Working in the modern world is more challenging than ever, and organizations must handle many HR risks to stay compliant and thrive. Risk management is crucial to completing any project on time and within budget, and risk registers are vital for understanding and assessing risks.
What Is a Risk Register?
A risk register serves as a tool to identify, assess and solve potential organizational risks before they become problems. It helps your organization stay on top of potential issues that hinder the progress of a project. So, when the risk becomes a more significant threat, your team knows how to respond and is empowered to deal with it.
An effective risk register contains details about every threat affecting your business, including the nature of the risk, its potential impact, mitigation measures that are in place, and more. Basically, a risk register should contain all the information you need about each risk.
While the risk register primarily serves during project execution, it is a crucial component of your risk management plan, which you should take seriously during planning. When it comes to risk analysis, there is never a good time to start, and having a risk register in place is essential for managing risk.
Why All HR Departments Need a Risk Register
A risk register is a database that tracks specific risks, their nature, and their impact on your business, helping you manage them more strategically. Additionally, a risk register can help you concentrate your organization’s efforts on high-risk areas or encourage your organization to devote more resources to preventing security risks.
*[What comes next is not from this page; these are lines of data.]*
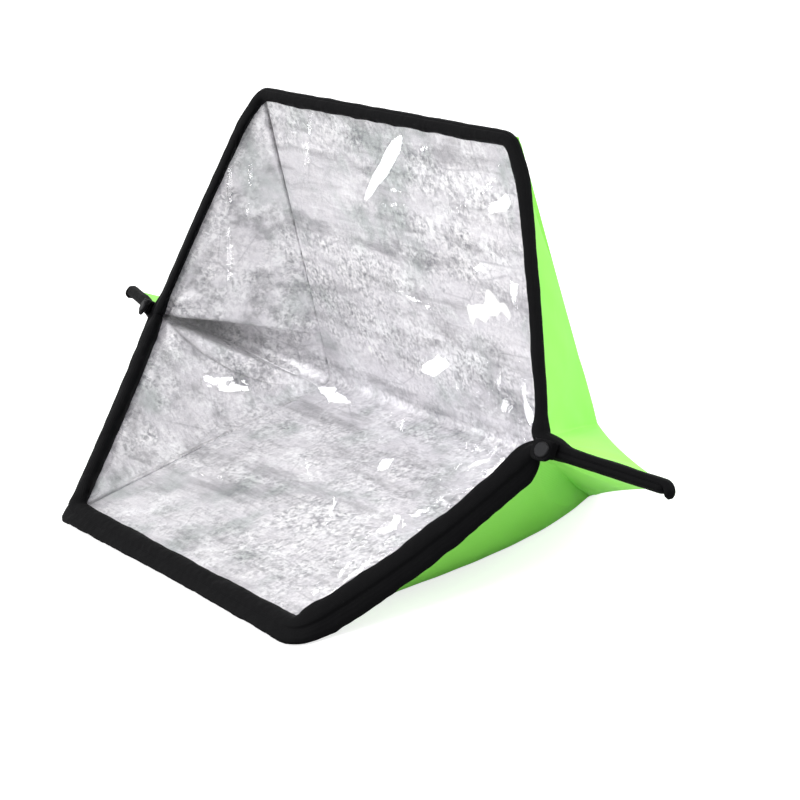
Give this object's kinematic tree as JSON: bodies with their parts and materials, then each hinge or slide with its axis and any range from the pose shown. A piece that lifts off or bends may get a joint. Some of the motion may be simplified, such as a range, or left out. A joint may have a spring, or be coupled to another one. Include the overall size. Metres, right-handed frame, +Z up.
{
  "type": "solar cooker bag",
  "caption": "Fold-open solar cooker bag: foil-lined base and reflector panels, winged soft sides, clear film window and a padded black rim.",
  "frame": {"origin": "centre of the base panel's underside, on the ground", "axes": "+X along the fold to one wing, -Y out towards the front rim and the mouth, +Z up"},
  "size_m": [1.0236, 0.3779, 0.3754],
  "materials": {
    "green_fabric": "coated nylon, semi-gloss",
    "foil": "crinkled metallised foil",
    "foam_board": "closed-cell foam",
    "black_binding": "satin",
    "black_webbing": "woven",
    "clear_film": "clear, flexible",
    "stud_metal": "satin"
  },
  "bodies": {
    "base": {"base_cover": "green_fabric", "base_board": "foam_board", "base_lining": "foil", "front_rim_roll": "black_binding", "lower_film": "clear_film", "fold_cover": "green_fabric", "fold_lining": "foil", "right_lower_side_cover": "green_fabric", "left_lower_side_cover": "green_fabric", "right_lower_side_lining": "foil", "left_lower_side_lining": "foil", "right_lower_rim_roll": "black_binding", "left_lower_rim_roll": "black_binding", "right_wing_cover": "green_fabric", "left_wing_cover": "green_fabric", "right_wing_lining": "foil", "left_wing_lining": "foil", "right_upper_arm": "black_binding", "left_upper_arm": "black_binding", "right_lower_arm": "black_binding", "left_lower_arm": "black_binding", "right_hub_patch": "black_webbing", "left_hub_patch": "black_webbing", "right_stud": "stud_metal", "left_stud": "stud_metal", "right_stud_rivet": "stud_metal", "left_stud_rivet": "stud_metal"},
    "reflector": {"back_cover": "green_fabric", "back_board": "foam_board", "back_lining": "foil", "top_rim_roll": "black_binding", "upper_film": "clear_film", "right_upper_side_cover": "green_fabric", "left_upper_side_cover": "green_fabric", "right_upper_side_lining": "foil", "left_upper_side_lining": "foil", "right_upper_rim_roll": "black_binding", "left_upper_rim_roll": "black_binding"},
    "right_tab": {"right_stud_tab": "black_webbing", "right_stud_socket": "stud_metal", "right_stud_cap": "stud_metal"},
    "left_tab": {"left_stud_tab": "black_webbing", "left_stud_socket": "stud_metal", "left_stud_cap": "stud_metal"}
  },
  "joints": [
    {"name": "reflector_hinge", "type": "hinge", "parent": "base", "child": "reflector", "pos_m": [0, 0.18, 0.009], "axis": [1, 0, 0], "range_deg": [0, 40], "deforming": ["fold_cover", "fold_lining", "upper_film", "right_upper_side_cover", "left_upper_side_cover", "right_upper_side_lining", "left_upper_side_lining", "right_upper_rim_roll", "left_upper_rim_roll"]},
    {"name": "right_tab_hinge", "type": "hinge", "parent": "base", "child": "right_tab", "pos_m": [0.37735, 0.04107, 0.14437], "axis": [-0.9632, -0.2486, 0.1026], "range_deg": [0, 100]},
    {"name": "left_tab_hinge", "type": "hinge", "parent": "base", "child": "left_tab", "pos_m": [-0.37735, 0.04107, 0.14437], "axis": [-0.9632, 0.2486, -0.1026], "range_deg": [0, 100]}
  ]
}
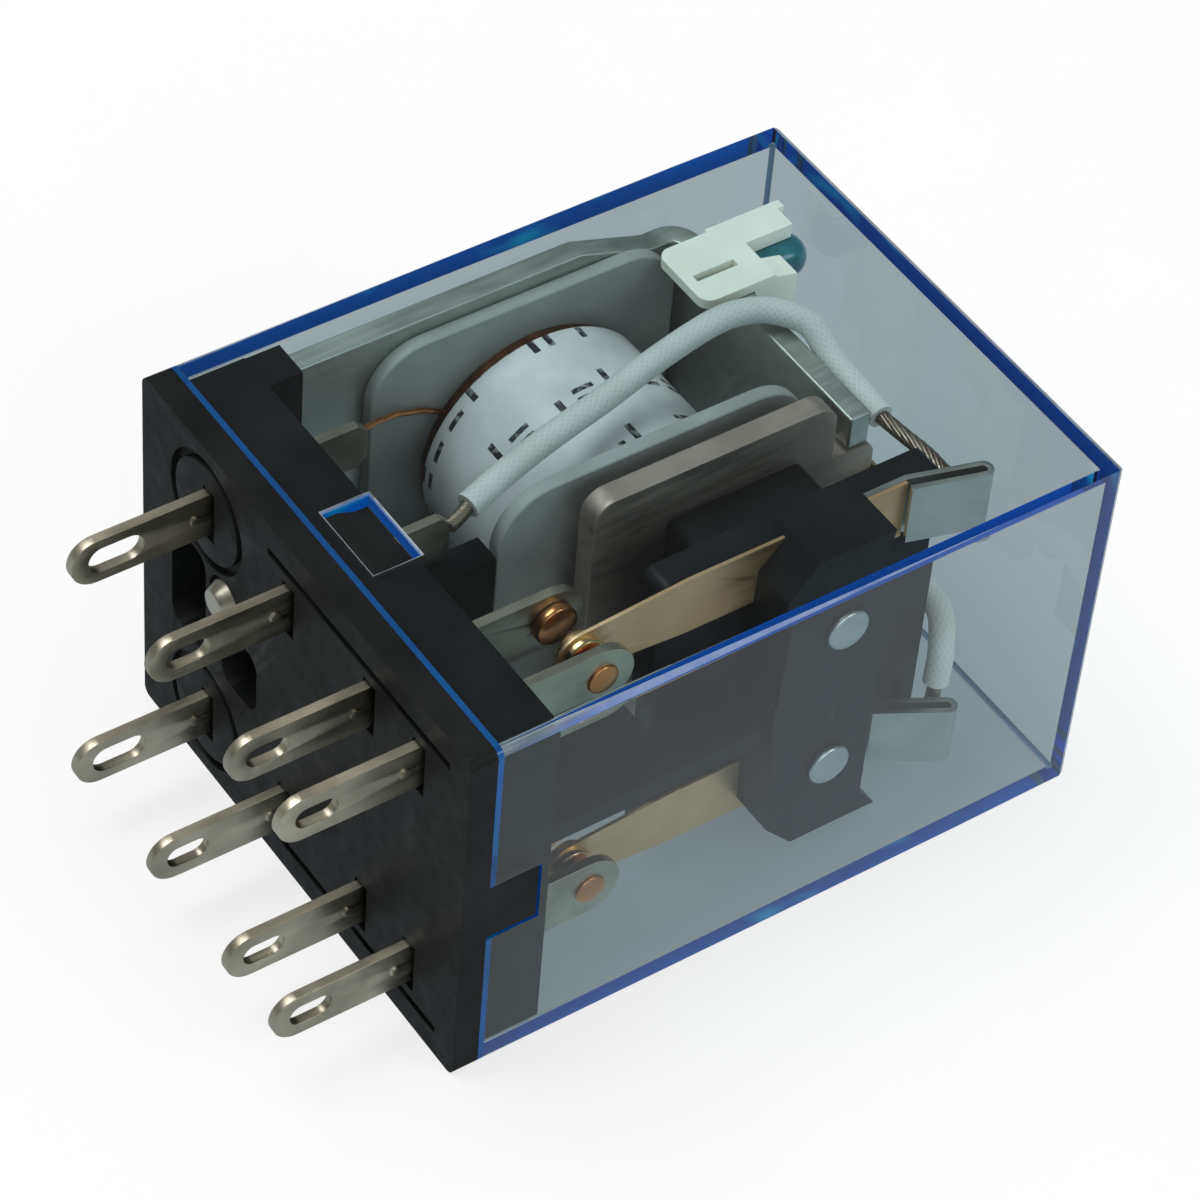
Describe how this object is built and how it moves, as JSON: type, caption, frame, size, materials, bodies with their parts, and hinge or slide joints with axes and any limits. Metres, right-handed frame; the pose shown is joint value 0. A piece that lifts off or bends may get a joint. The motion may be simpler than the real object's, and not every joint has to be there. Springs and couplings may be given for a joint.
{
  "type": "plug-in relay",
  "caption": "Plug-in power relay with flat blades, a coil, changeover contacts on a swinging armature and an indicator lamp under a clear clip-on cover.",
  "frame": {"origin": "centre of the base's seating face, where the blades leave it", "axes": "+X along the relay's height from the blades to the cover's top; +Y across the wide side towards the coil; +Z across the two poles, away from the surface it lies on"},
  "size_m": [0.0432, 0.028, 0.0216],
  "materials": {
    "clear_cover": "clear, faintly blue",
    "black_plastic": "satin",
    "tinned": "dull tinned",
    "steel": "satin",
    "copper": "bare copper",
    "bronze": "satin",
    "gold": "plated",
    "pale_plastic": "satin",
    "tape": "smooth",
    "cream_plastic": "satin",
    "teal_plastic": "glossy",
    "white_sleeve": "woven sleeve"
  },
  "bodies": {
    "root": {"cover": "clear_cover", "base": "black_plastic", "base_rivet": "steel", "coil_terminal_1": "tinned", "coil_terminal_2": "tinned", "common_terminal_1": "tinned", "common_terminal_2": "tinned", "open_terminal_1": "tinned", "open_terminal_2": "tinned", "closed_terminal_1": "tinned", "closed_terminal_2": "tinned", "open_contact_1": "copper", "open_contact_2": "copper", "closed_contact_1": "copper", "closed_contact_2": "copper", "yoke": "steel", "core": "steel", "bobbin": "pale_plastic", "coil_winding": "copper", "coil_tape": "tape", "coil_lead_1": "copper", "coil_lead_2": "copper", "hinge_spring": "bronze", "hinge_spring_rivet": "tinned", "pigtail_1": "white_sleeve", "pigtail_2": "white_sleeve", "led_holder": "cream_plastic", "led": "teal_plastic", "led_resistor": "cream_plastic"},
    "armature": {"armature": "steel", "contact_block": "black_plastic", "block_rivet_1": "tinned", "block_rivet_2": "tinned", "moving_spring_1": "bronze", "moving_spring_2": "bronze", "moving_contact_1": "gold", "moving_contact_2": "gold", "spring_clip_1": "tinned", "spring_clip_2": "tinned"}
  },
  "joints": [
    {"name": "armature_swing", "type": "hinge", "parent": "root", "child": "armature", "pos_m": [0.0291, -0.00145, 0], "axis": [0, 0, -1], "range_deg": [0, 3], "stiffness_Nm_per_rad": 0.01, "springref_deg": -8.59, "deforming": ["pigtail_1", "pigtail_2"]}
  ]
}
Eight Things Your HR Risk Register Needs
Successful risk management involves identifying potential risks, the underlying causes, and the probability of their occurrence. A key register helps you to identify these potential issues and help determine how to mitigate the most critical risks in an organization. The following are the key components for creating an HR risk register.
1. Risk Identification
Risk identification separates all current human resource risks into categories, usually in the form of an identification number or risk name. It helps you identify likely threats and group them appropriately for future reference. Risk identification is also helpful in determining your project’s most significant risk areas.
2. Risk Description
Risk description highlights critical points of the risk and the reasons why it is a concern. It is usually written in simple language, describing what could happen in the case of potential risk, and varies in length. The risk description explains the circumstances leading to the threat or its occurrence so that you can quickly identify it.
3. Category of Risk
Risk categories help you classify risks so that you can monitor them more efficiently by understanding how they impact your business. You should tailor the categories to fit your business and make assigning them to the correct team easier, especially when dealing with complicated projects.
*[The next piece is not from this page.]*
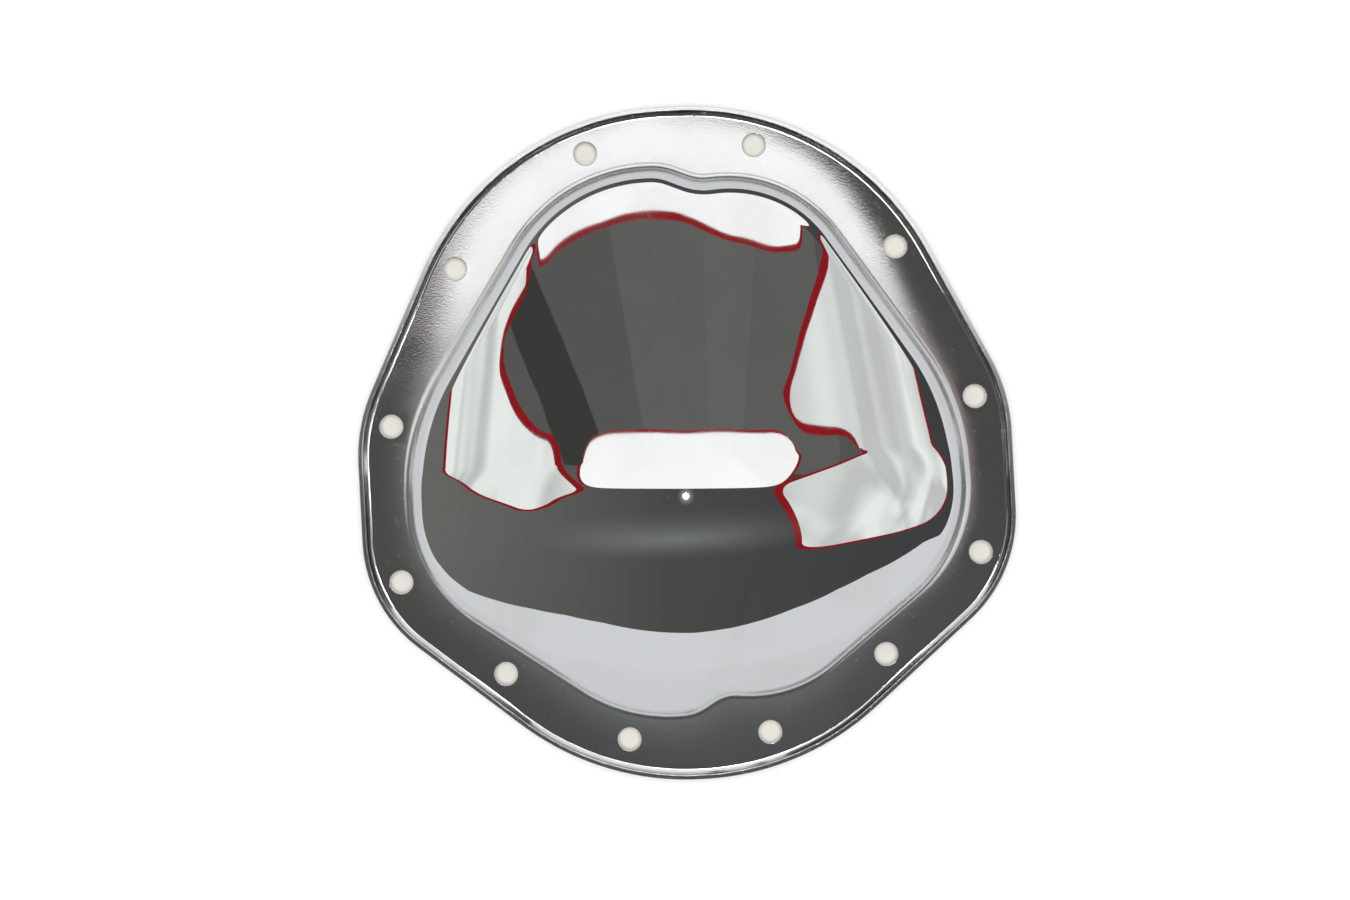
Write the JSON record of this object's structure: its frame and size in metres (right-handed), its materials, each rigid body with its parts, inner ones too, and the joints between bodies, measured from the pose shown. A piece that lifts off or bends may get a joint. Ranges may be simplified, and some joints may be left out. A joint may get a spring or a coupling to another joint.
{
  "type": "differential cover",
  "caption": "Pressed steel cover with a tall crowned dome, a flat bolting flange and an upturned rim; closes the back of an axle housing.",
  "frame": {"origin": "centre of the flange outline's bounding box, on the gasket face", "axes": "+Z out of the gasket face towards the top of the dome, +Y up the vehicle along the bolt pattern's mirror line, +X to the right as seen from outside"},
  "size_m": [0.27, 0.2778, 0.066],
  "materials": {
    "plated_steel": "polished chrome plate, duller on the hidden side"
  },
  "bodies": {
    "root": {"differential_cover": "plated_steel"}
  },
  "joints": []
}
Identifying the category type requires evaluating where the risk originates and who can help solve it. You should consult department heads if there is no obvious solution.
4. Likelihood of Risk
By categorizing your risks by likelihood, you can determine which risks to tackle first and which to leave for later. You can determine how likely it is to occur by giving it a score ranging from one to five, 10 or 100, or a range from low, medium to high. By identifying risks early enough, the team can take action before any damage occurs, and the threats on your risk register won’t be a problem.
5. Risk Analysis
Some risks can have more severe consequences than others, and a risk analysis determines the potential impact on your project. It also highlights the risks you must address quickly by classifying them into levels. The higher the level, the more significant the potential impact and the higher the intensity rating.
6. Risk Mitigation
A risk mitigation plan, also known as a risk response plan, is one of the most crucial components of a risk register. It is an action plan with a timeline for implementing risk actions when it is high.
7. Risk Ownership
Risk ownership involves assigning each risk to an owner. When you don’t have a risk owner for every possible threat, you may overlook a potential risk until it becomes irreversible. Risk ownership helps you to identify the department that should take care of the risk. It can also help visualize the team members responsible for specific risks.
8. Risk Status
Once each risk detail is written and has a preparation plan in place, you can mark the status of each risk. It could be a label such as open, waiting, in progress, or closed to indicate the urgency of the threat.
A risk register contains a list of all risks associated with an organization, and It includes critical information you need to ensure you have a complete list. , It contains the details on the risk category, description, assessment, priority level, and response details. These eight components will help you keep things on track so nothing falls through the cracks.